Scientists synthesise a working biological entity for the first time

 
Published: Thursday 15 August 2002

Eckard Wimmer using genetic code as the recipe and carbon-containing chemicals as the ingredients, researchers have recently recreated the polio virus. The feat is significant, as it is for the first time that a working biological entity has been synthesised. Moreover, the achievement is a step towards creating life in laboratories -- though viruses are not considered as living organisms, they are said to be alive because of their capability to replicate themselves.

The experiment, funded by the Pentagon as part of a programme to develop biowarfare counter-measures, was carried out by Eckard Wimmer of the State University of New York, usa, and his colleagues. Their task was very comprehensive, as the polio virus is little more than a microscopic protein shell that just carries rna, a chemical cousin of dna. The researchers made the code of this rna as the basis of their endeavour. Since rna is not very feasible for experiments due to its unstable nature, the researchers first made a dna version of the rna code by using laboratory-made custom snippets of dna material. They first assembled the shorter dna segments into a full-length genome and, thereafter, used an enzyme that turns dna into rna to make a working copy of the polio virus's natural rna code.

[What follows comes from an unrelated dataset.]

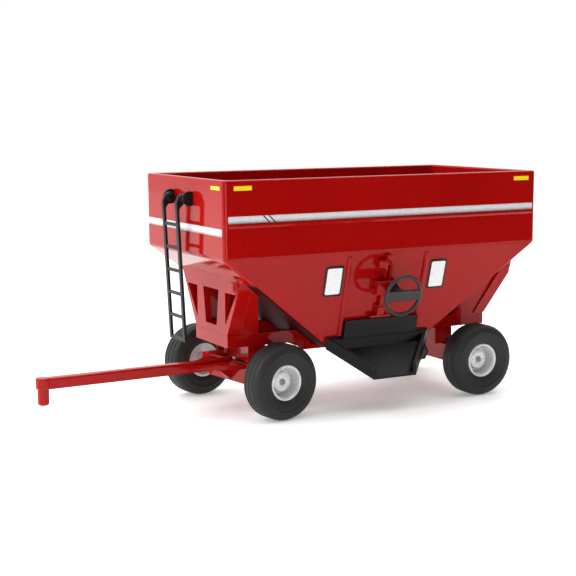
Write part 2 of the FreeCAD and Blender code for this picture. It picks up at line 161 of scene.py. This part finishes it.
def surface(name, colours, rough, grain, peel, edge=None, metallic=0.0, ior=1.5, stretch=None):
    """Procedural finish.

    colours: darker, middle and lighter tone; rough: low and high roughness;
    grain: noise scales for the broad and the fine variation;
    peel: (noise scale, strength, depth in metres) of the surface bump;
    edge: (colour, amount) of the lightening along sharp edges; stretch: the fine noise's scale on each
    axis."""
    material, tree, shader, noise = new_material(name)
    broad, fine = noise(grain[0], 2.0), noise(grain[1], 4.0, 0.6, stretch)
    tone = ramp(tree, broad, [(0.30, colours[0]), (0.52, colours[1]), (0.75, colours[2])])
    speck = ramp(tree, fine, [(0.35, 0.90), (0.50, 1.0), (0.68, 1.0), (0.80, 1.06)])
    colour = blend(tree, 1.0, tone, speck, "MULTIPLY")
    roughness = blend(tree, fine, (rough[0],) * 3, (rough[1],) * 3)
    if edge:
        # Lighter, rougher colour in patches along sharp edges.
        edge_lightening = ramp(tree, near_edges(tree), [(0.02, 0.0), (0.20, edge[1])])
        patchy_edge_lightening = blend(tree, 1.0, edge_lightening, ramp(tree, fine, [(0.35, 0.25), (0.60, 1.0)]), "MULTIPLY")
        colour = blend(tree, patchy_edge_lightening, colour, edge[0])
        roughness = blend(tree, patchy_edge_lightening, roughness, (rough[1] + 0.08,) * 3)
    tree.links.new(colour, shader.inputs["Base Color"])
    tree.links.new(roughness, shader.inputs["Roughness"])
    bump(tree, shader, [(noise(peel[0], 2.0), peel[1], peel[2]),
                        (fine, peel[1] * 0.5, peel[2] * 0.5)])
    shader.inputs["Metallic"].default_value = metallic
    shader.inputs["IOR"].default_value = ior
    return material


def red_enamel(name):
    """Glossy red paint, a shade lighter along its edges."""
    tones = [(0.360, 0.0036, 0.0028), (0.384, 0.0040, 0.0031), (0.404, 0.0047, 0.0036)]
    return surface(name, tones, (0.05, 0.10), (45.0, 900.0), (1500.0, 0.03, 0.00001),
                   ((0.60, 0.05, 0.04), 0.35), ior=1.29)


def shade_underside(material, top_z):
    """Painted shade: faces that look down, below a given height, turn nearly black and dull, with
    little reflection.
    """
    tree = material.node_tree
    shader = tree.nodes["Principled BSDF"]
    face, place = (tree.nodes.new("ShaderNodeSeparateXYZ") for _ in range(2))
    geometry = tree.nodes.new("ShaderNodeNewGeometry")
    where = tree.nodes.new("ShaderNodeTexCoord")
    tree.links.new(geometry.outputs["True Normal"], face.inputs["Vector"])
    tree.links.new(where.outputs["Object"], place.inputs["Vector"])
    bands = []
    for source, clear, full in ((face.outputs["Z"], -0.50, -0.65),
                                (place.outputs["Z"], top_z * MM, (top_z - 0.6) * MM)):
        band = tree.nodes.new("ShaderNodeMapRange")
        band.inputs["From Min"].default_value = clear
        band.inputs["From Max"].default_value = full
        tree.links.new(source, band.inputs["Value"])
        bands.append(band.outputs["Result"])
    both = tree.nodes.new("ShaderNodeMath")
    both.operation = "MULTIPLY"
    for k in (0, 1):
        tree.links.new(bands[k], both.inputs[k])
    shade_mask = both.outputs["Value"]
    # Painted shade: nearly black and dull where the mask is full.
    for socket, shade_value in (("Base Color", (0.045, 0.0020, 0.0018)), ("Roughness", (0.60,) * 3)):
        painted = shader.inputs[socket].links[0].from_socket
        tree.links.new(blend(tree, shade_mask, painted, shade_value), shader.inputs[socket])
    # Weaker reflection inside the painted shade.
    level = tree.nodes.new("ShaderNodeMapRange")
    level.inputs["To Min"].default_value = 0.5
    level.inputs["To Max"].default_value = 0.08
    tree.links.new(shade_mask, level.inputs["Value"])
    tree.links.new(level.outputs["Result"], shader.inputs["Specular IOR Level"])
    return material


RED = red_enamel("red_enamel")
# The hopper's red carries painted shade on its low, down-facing faces.
HOPPER_RED_SHADED_BELOW = shade_underside(red_enamel("hopper_enamel_shaded_below"), UNDERSIDE_SHADE_TOP_Z)
BLACK = surface("black_moulding", [(0.0040, 0.0040, 0.0043), (0.0054, 0.0054, 0.0057),
                                   (0.0074, 0.0074, 0.0076)],
                (0.26, 0.40), (120.0, 1800.0), (2600.0, 0.30, 0.00003), ((0.040, 0.040, 0.042), 0.5),
                ior=1.27)
LADDER = surface("black_ladder", [(0.0034, 0.0034, 0.0036), (0.0046, 0.0046, 0.0048),
                                  (0.0064, 0.0064, 0.0067)],
                 (0.30, 0.44), (160.0, 2200.0), (3000.0, 0.30, 0.00002), ((0.050, 0.050, 0.052), 0.6),
                 ior=1.28)
WHEEL_GREY = surface("dark_grey_moulding", [(0.016, 0.0165, 0.017), (0.020, 0.0205, 0.021),
                                            (0.026, 0.0265, 0.027)],
                     (0.30, 0.42), (160.0, 2400.0), (3000.0, 0.25, 0.00002), ((0.08, 0.08, 0.08), 0.5),
                     ior=1.42)
RUBBER = surface("tyre_rubber", [(0.013, 0.0133, 0.0128), (0.017, 0.0172, 0.0165),
                                 (0.022, 0.0220, 0.0212)],
                 (0.48, 0.64), (140.0, 2600.0), (3600.0, 0.35, 0.00003), ((0.048, 0.048, 0.047), 0.5),
                 ior=1.40)
SILVER = surface("silver_paint", [(0.66, 0.675, 0.685), (0.73, 0.745, 0.750), (0.79, 0.80, 0.805)],
                 (0.22, 0.36), (200.0, 3600.0), (4200.0, 0.18, 0.00001), ((0.88, 0.89, 0.90), 0.5),
                 metallic=0.30)
STEEL = surface("bright_steel", [(0.52, 0.53, 0.54), (0.60, 0.61, 0.62), (0.68, 0.69, 0.70)],
                (0.20, 0.38), (300.0, 2600.0), (4200.0, 0.20, 0.00001), ((0.7, 0.7, 0.7), 0.4),
                metallic=0.5, stretch=(1.0, 0.12, 1.0))
PANE_WHITE = surface("white_pane", [(0.92, 0.93, 0.93), (0.94, 0.95, 0.95), (0.96, 0.96, 0.96)],
                     (0.18, 0.28), (160.0, 2200.0), (3000.0, 0.12, 0.00001))
PANE_BORDER = surface("black_border", [(0.007, 0.007, 0.008), (0.009, 0.009, 0.010),
                                       (0.013, 0.013, 0.013)],
                      (0.22, 0.34), (160.0, 2200.0), (3000.0, 0.15, 0.00001), ior=1.36)
TAPE = surface("yellow_tape", [(0.96, 0.74, 0.008), (0.99, 0.80, 0.012), (1.0, 0.86, 0.018)],
               (0.20, 0.32), (260.0, 2600.0), (5200.0, 0.22, 0.00001))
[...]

When placed in a dish with appropriate chemicals and enzymes, the rna pieces acted naturally -- they made their duplicates, and also started producing proteins, including those into which the new rna became spontaneously packaged. The result was countless functional polio viruses that caused the disease when injected into mice. This shows that living beings are a result of chemical and physical reactions.

The feat proves that even if all the polio viruses in the world were destroyed, it would be easily possible to resurrect the disease. According to the researchers, the synthesis method could be applied to other viral diseases. "We feel this could be used for just about anything, including smallpox," Wimmer says. This raises the worrying possibility of bioterrorists using the method to recreate devastating diseases. In the wake of such a scenario, Wimmer asserts that governments should monitor what chunks of dna are being ordered from commercial sources. "Our work makes a safer world because it puts out notice that we have to cope up with the new danger from bioterrorism," he says.

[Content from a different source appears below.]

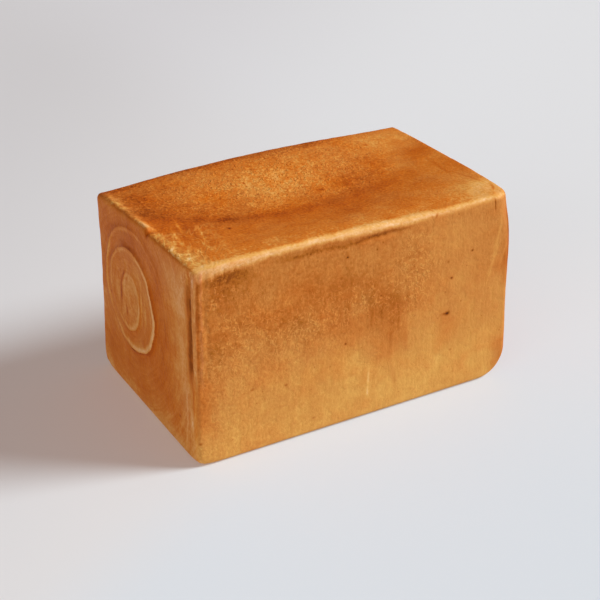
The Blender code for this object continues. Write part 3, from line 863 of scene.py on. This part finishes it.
def addFrontEdge(at):
    # the pale rounded edge along the front of the top, less browned crust with a painted sheen, broader at
    # the left, with painted shade below it, deepest in the crease under its middle
    form, look, bench, x = frontBand, crustLook, at.bench, at.x
    ragged = bench.noise(at.place, patchSizes["bandEdge"], 3.0) - 0.5
    at.over = over = at.fromFront - at.fromTop + 2.4 * ragged + 4.0 * at.grain
    near = ramp(9.0, 6.0, at.fromFront.low(at.fromTop))
    crease = form["crease"] - form["creaseRises"] * ramp(-12.0, 25.0, x)
    # painted shade in the crease under the middle of the band
    creaseShade = bell(over + crease, 1.1) * near * ramp(-60.0, -32.0, x) * ramp(42.0, 24.0, x)
    atCorner = ramp(-38.0, -85.0, x)
    drips = bench.noise(bench.join(x, at.y * 0.1, at.z * 0.15), patchSizes["drips"], 2.0) - 0.35
    atCorner = atCorner + 0.3 * ramp(-80.0, -95.0, x)
    thinner = ramp(25.0, 85.0, x)
    lowest = form["lowest"] - atCorner * (1.4 + 5.0 * drips) + 1.7 * thinner
    atCorner = atCorner.held()
    highest = form["highest"] + 2.2 * ramp(-35.0, 5.0, x) + 1.6 * atCorner - 2.4 * thinner
    # the band is less browned crust with a painted sheen
    band = ramp(lowest - 2.0, lowest + 1.6, over) * ramp(highest + 2.6, highest - 1.8, over)
    at.band = band = band * near * (at.top + at.front).held() * look["band"]
    # painted shade under the band: deep at its left end, and a lighter strip along the front below it
    shadeBelowBand = bell(x + 80.5, 9.0) * ramp(lowest - 7.0 + 3.0 * at.grain, lowest - 2.5, over)
    shadeBelowBand = shadeBelowBand * (1.0 - band) * at.front
    shade = ramp(lowest - 6.0, lowest - 1.5, over) * (1.0 - band) * at.front
    shade = shade * ramp(-72.0, -45.0, x) * ramp(34.0, 8.0, x)
    at.bake = at.bake + look["bandCrease"] * creaseShade + shadeBelowBand * (0.15 + 0.5 * at.streak) + 0.08 * shade
    paler = look["bandBake"] + 0.09 * atCorner + 0.05 * thinner + 0.4 * at.speck + 0.5 * at.grain
    at.bake = at.bake.toward(paler, band)
    at.edgeRosy = band * ramp(0.5, -2.0, over) * (0.40 + 0.20 * atCorner + 0.35 * thinner)


def addLeftCorner(at):
    # the fold on the left end, darkened with painted shade, the pale ridge at the upright corner, partly a
    # painted highlight, the crumbly place at its top and the wrinkles on the front beside it
    look, bench, x, y, z = crustLook, at.bench, at.x, at.y, at.z
    fromLeft, fromFront = at.fromLeft, at.fromFront
    at.high = high = upperCorner(z)
    wander = foldWander(bench, z)
    uneven = bench.noise(bench.join(x, y, z * 0.3), patchSizes["corner"], 2.0) - 0.5
    fold = fromFront - loafForm["foldFromCorner"] + wander * 2.6
    ragged = fold + 3.0 * uneven + 2.2 * at.speck
    broken = bench.noise(bench.join(0.0, y, z), 8.0, 1.0)
    # painted shade in the fold
    at.groove = bell(ragged - 0.7, 2.4) * at.leftEnd * ramp(-0.1, 0.6, broken) * ramp(113.5, 103.0, z)
    foot = bell(fold + 1.5, 1.0) * at.leftEnd * ramp(24.0, 36.0, z) * ramp(56.0, 46.0, z)
    # the pale ridge: paler crust and partly a painted highlight
    ridge = ramp(3.4, 1.8, fromFront) * ramp(2.8, 1.0, fromLeft + 2.0 * uneven)
    at.ridge = ridge * (at.leftEnd + at.front).held()
    strands = bench.noise(bench.join(x, y, z * 0.1), patchSizes["strands"], 2.0) - 0.5
    corner = ramp(9.0, 3.0, fromLeft) * at.front + ramp(7.0, 4.0, fromFront) * at.leftEnd
    at.second = bell(fromLeft - 4.5 + 6.0 * wander + 2.0 * uneven, 0.9) * at.front
    at.red = bell(fromLeft - 2.4 + 6.0 * wander, 1.1) * at.front
    at.chipped = bell(length2(fromFront - 4.0, at.fromTop - 7.0), 7.5) * at.leftEnd
    at.bake = at.bake + high * look["strands"] * strands * corner + look["foldFoot"] * foot
    at.bake = at.bake + at.chipped * (0.9 * uneven + 0.5 * at.speck)
    at.bake = (at.bake + look["fold"] * high * at.groove).low(look["foldDarkest"])
    ridgeBake = look["ridgeBake"] + 0.06 * at.front + 0.7 * uneven + 0.4 * at.speck
    at.bake = at.bake.toward(ridgeBake, look["ridge"] * high * at.ridge)
    at.bake = at.bake + high * (0.10 * at.red - ramp(-0.12, 0.1, uneven) * 0.04 * at.second)
    at.cornerStrands = strands * corner


def addTopMarks(at):
    # the bent strands on the top, pale and partly a painted highlight on the wrinkles, its golden left
    # rim, a painted shadow line on the left end under its edge, and the lip that ends in a notch, pale and
    # partly a painted highlight
    look, y, fromLeft, notchAt = crustLook, at.y, at.fromLeft, loafForm["notchAt"]
    onTop = ramp(0.6, 0.8, at.outZ)
    # the pale strands are partly a painted highlight on the wrinkles
    at.folds = topStrands(at.bench, at.place, at.x, y) * onTop
    rimWide = ramp(-8.0, -50.0, y).grown(4.5, 3.4)
    rim = bell(fromLeft - 3.2 + 9.0 * at.grain * ramp(-8.0, -30.0, y), rimWide)
    at.rim = rim * onTop * ramp(62.0, 44.0, abs(y + 4.0))
    # painted shadow: a thin dark line on the left end just under its top edge
    edge = bell(at.fromTop - 0.6, 1.4) * at.leftEnd * ramp(-8.0, -16.0, y) * ramp(-60.0, -50.0, y)
    lipShare = bell(y - notchAt - 7.5, 7.0)
    # the pale lip is partly a painted highlight
    at.lip = bell(fromLeft - 2.6, 2.5 + 4.0 * at.grain) * lipShare * onTop
    at.notch = bell(length3(fromLeft - 1.0, at.fromTop, (y - notchAt + 0.5) * 1.4), 3.4)
    strandBake, lipBake = look["topStrandBake"] + 0.3 * at.speck, look["lipBake"] + 0.3 * at.speck
    at.bake = at.bake.toward(strandBake, look["topStrands"] * at.folds)
    at.bake = at.bake + at.rim * (0.9 * at.middling - 0.2) + 0.08 * edge
    at.bake = at.bake.toward(lipBake, look["lip"] * at.lip) + look["notch"] * at.notch


def addMarks(at):
    # the pits and strokes that have places of their own
    at.bake = spotted(at.onFront, frontPits) * at.front + at.bake
    at.bake = spotted(at.place, topPits) * at.top + at.bake
    at.bake = spotted(at.onEnd, endPits) * at.leftEnd + at.bake
    at.bake = stroked(at.onFront, frontStrokes) * at.front + at.bake
    at.bake = stroked(at.place, topStrokes) * at.top + at.bake
    at.bake = stroked(at.onEnd, endStrokes) * at.leftEnd + at.bake


def crustColour(at):
    # the darkness, baked and painted, read off a gold, an amber and a rosy scale, and the three mixed
    bench, high, rim, walls = at.bench, at.high, at.rim, at.walls
    gold = bench.add("ShaderNodeValToRGB", {"stops": goldStops}, {0: at.bake})
    deep = bench.add("ShaderNodeValToRGB", {"stops": amberStops}, {0: at.bake})
    pinker = bench.add("ShaderNodeValToRGB", {"stops": rosyStops}, {0: at.bake})
    amber = at.amber + crustLook["hueSwing"] * at.hue * (1.0 - 0.6 * at.ends)
    amber = amber + 0.8 * at.notch + (0.5 * at.red - 0.8 * at.groove) * high
    amber = (amber - 0.5 * rim * ramp(0.75, 0.95, at.outZ) - 0.3 * at.folds).held()
    colour = bench.blend(amber * (1.0 - 0.6 * at.band), gold, deep)
    rosy = spotted(at.onEnd, endBakeAndShade["rosy"]) * at.leftEnd + at.edgeRosy
    rosy = rosy + (0.5 * at.ridge + 0.8 * at.second) * high + 0.4 * at.lip
    rosy = (rosy + 0.5 * at.hue * walls + 0.35 * at.chipped - at.groove * high).held()
    return bench.blend(rosy, colour, pinker)


def crustBump(at):
    flecky, walls, high = at.flecky, at.walls, at.high
    rough = at.speck * 0.7 + at.grain * 0.6 + at.middling * flecky.grown(1.2, 0.4)
    rough = rough + at.fleck * 0.5 - at.pore * 0.6
    rough = rough + (at.streak * walls + at.cornerStrands * high) * 0.6
    rough = rough + 0.2 * at.folds + 0.4 * at.crumb
    inputs = {"Height": rough, "Strength": crustLook["bump"], "Distance": crustLook["bumpDepth"]}
    return at.bench.add("ShaderNodeBump", {}, inputs)


def makeCrust():
    material = bpy.data.materials.new("bakedCrust")
    bench = emptyBench(material)
    at = CrustPoint(bench)
    for addLook in (addGrain, addFlecks, addDough, addFrontEdge, addLeftCorner, addTopMarks, addMarks):
        addLook(at)
    roughness = crustLook["roughness"] + crustLook["roughnessSwing"] * at.grain
    shader = bench.add("ShaderNodeBsdfPrincipled", {}, {
        "Base Color": crustColour(at), "Roughness": roughness,
        "Specular IOR Level": crustLook["gloss"], "Normal": crustBump(at)})
    bench.add("ShaderNodeOutputMaterial", {}, {"Surface": shader})
    print("crust material:", bench.count, "nodes")
    return material


def makeLoaf(crust):
    values = dict(loafForm)
    values["crust"] = crust
    loafPiece = bakedFrom(buildLoafTree(), "loafCrust", values)
    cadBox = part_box("loaf")
    places = [point.co.x for point in loafPiece.data.vertices]
    shift = (cadBox[0][0] + cadBox[1][0]) / 2.0 - (min(places) + max(places)) / 2.0
    for point in loafPiece.data.vertices:
        point.co.x += shift
    print("loaf made:", len(places), "points, moved", round(shift / mm, 3), "mm")
    return loafPiece


loafPiece = makeLoaf(makeCrust())
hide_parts("loaf")
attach(loafPiece, "root")

studio = {
    # the floor's colour, with a painted shade that darkens it behind the loaf
    "floorSize": 8.0, "floorColour": (0.535, 0.60, 0.62, 1.0), "floorShadedBehind": (0.43, 0.475, 0.495, 1.0),
    "floorRoughness": 0.9, "floorGloss": 0.2,
    # painted light: the floor gives off light of its own, so that the shadow stays soft and warm
    "floorGlow": (0.225, 0.152, 0.132, 1.0), "glowDimmedBehind": (0.185, 0.125, 0.108, 1.0),
    "glowFront": (0.175, 0.152, 0.172, 1.0), "glowRight": (0.225, 0.168, 0.160, 1.0),
    # each change of the floor's painted shade and glow: a direction over it, and where along that it
    # starts and ends
    "behind": ((-0.7, 0.7, 0.0), -0.03, 0.4), "inFront": ((0.5, -0.85, 0.0), -0.02, 0.05),
    "toRight": ((1.0, 0.0, 0.0), 0.04, 0.24),
    "skyStrength": 0.22, "skyColour": (1.0, 0.92, 0.86, 1.0),
}
lamps = {
    # direction towards the lamp, strength, angle of its disc in degrees, colour
    "keyLamp": ((0.739, -0.329, 0.588), 3.75, 22.0, (0.98, 1.0, 1.03)),
    "fillLamp": ((-0.84, -0.50, 0.15), 1.0, 50.0, (1.08, 0.97, 0.94)),
}
cameraSet = {
    "azimuth": 29.718, "elevation": 28.326, "distance": 0.786119, "target": (-0.01401, -0.01872, 0.05808),
    "lens": 83.635, "sensor": 36.0, "clip": (0.05, 50.0),
}


def acrossFloor(place, change):
    direction, start, end = change
    return ramp(start, end, place.dot(direction))


def makePaleFloor():
    material = bpy.data.materials.new("paleFloor")
    bench = emptyBench(material)
    place = bench.add("ShaderNodeTexCoord", output="Object")
    # painted shade and light: the floor darkens behind the loaf, its glow dims there, and the glow changes
    # in front and to the right
    behind = acrossFloor(place, studio["behind"])
    colour = bench.blend(behind, studio["floorColour"], studio["floorShadedBehind"])
    glow = bench.blend(behind, studio["floorGlow"], studio["glowDimmedBehind"])
    glow = bench.blend(acrossFloor(place, studio["inFront"]), glow, studio["glowFront"])
    glow = bench.blend(acrossFloor(place, studio["toRight"]), glow, studio["glowRight"])
    shader = bench.add("ShaderNodeBsdfPrincipled", {}, {
        "Base Color": colour, "Roughness": studio["floorRoughness"],
        "Specular IOR Level": studio["floorGloss"],
        "Emission Color": glow, "Emission Strength": 1.0})
    bench.add("ShaderNodeOutputMaterial", {}, {"Surface": shader})
    return material


def makeFloor():
    half = studio["floorSize"] / 2.0
    corners = [(-half, -half, 0.0), (half, -half, 0.0), (half, half, 0.0), (-half, half, 0.0)]
    mesh = bpy.data.meshes.new("floor")
    mesh.from_pydata(corners, [], [(0, 1, 2, 3)])
    mesh.materials.append(makePaleFloor())
    floor = placed("floor", mesh)


def aimed(holder, direction, axis):
    # turns one of its axes along a direction
    holder.rotation_mode = "QUATERNION"
    holder.rotation_quaternion = direction.to_track_quat(axis, "Y")


def makeLights():
    world = bpy.data.worlds.new("studio")
    bench = emptyBench(world)
    sky = bench.add("ShaderNodeBackground", {}, {0: studio["skyColour"], 1: studio["skyStrength"]})
    bench.add("ShaderNodeOutputWorld", {}, {"Surface": sky})
    bpy.context.scene.world = world
    for name, (towards, strength, angle, colour) in lamps.items():
        lamp = bpy.data.lights.new(name, "SUN")
        lamp.color = colour
        lamp.energy = strength
        lamp.angle = math.radians(angle)
        aimed(placed(name, lamp), Vector(towards), "Z")


def makeCamera():
    azimuth, elevation = math.radians(cameraSet["azimuth"]), math.radians(cameraSet["elevation"])
    level = math.cos(elevation)
    looking = Vector((math.sin(azimuth) * level, math.cos(azimuth) * level, -math.sin(elevation)))
    camera = bpy.data.cameras.new("camera")
    camera.lens = cameraSet["lens"]
    camera.sensor_width = cameraSet["sensor"]
    camera.clip_start, camera.clip_end = cameraSet["clip"]
    holder = placed("camera", camera)
    holder.location = Vector(cameraSet["target"]) - looking * cameraSet["distance"]
    aimed(holder, looking, "-Z")
    bpy.context.scene.camera = holder


makeFloor()
makeLights()
makeCamera()
bpy.context.scene.view_settings.view_transform = "Standard"
print("floor, lights and camera made")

According to him, an increasing ability to build viruses would allow scientists to intensify research about many difficult diseases. For example, the influenza virus that caused the global pandemic of 1918 has still not been isolated and dissected. But once its genetic sequence is known, it can perhaps be recreated for study.

Also, scientists may someday want to resurrect disease organisms that have been exterminated, seeking new weapons against diseases. "There is a possibility that you could change the genome structure to get a milder virus for use as a vaccine," says Wimmer. In fact during their experiments, when the researchers introduced a few changes into polio's genome, they found that the changes weakened the virus. "We discovered that the virus became less virulent," says Wimmer. However, the feat does not pave way to create new viruses. "No one has been able to invent a virus as it's too complicated ," reveals Wimmer.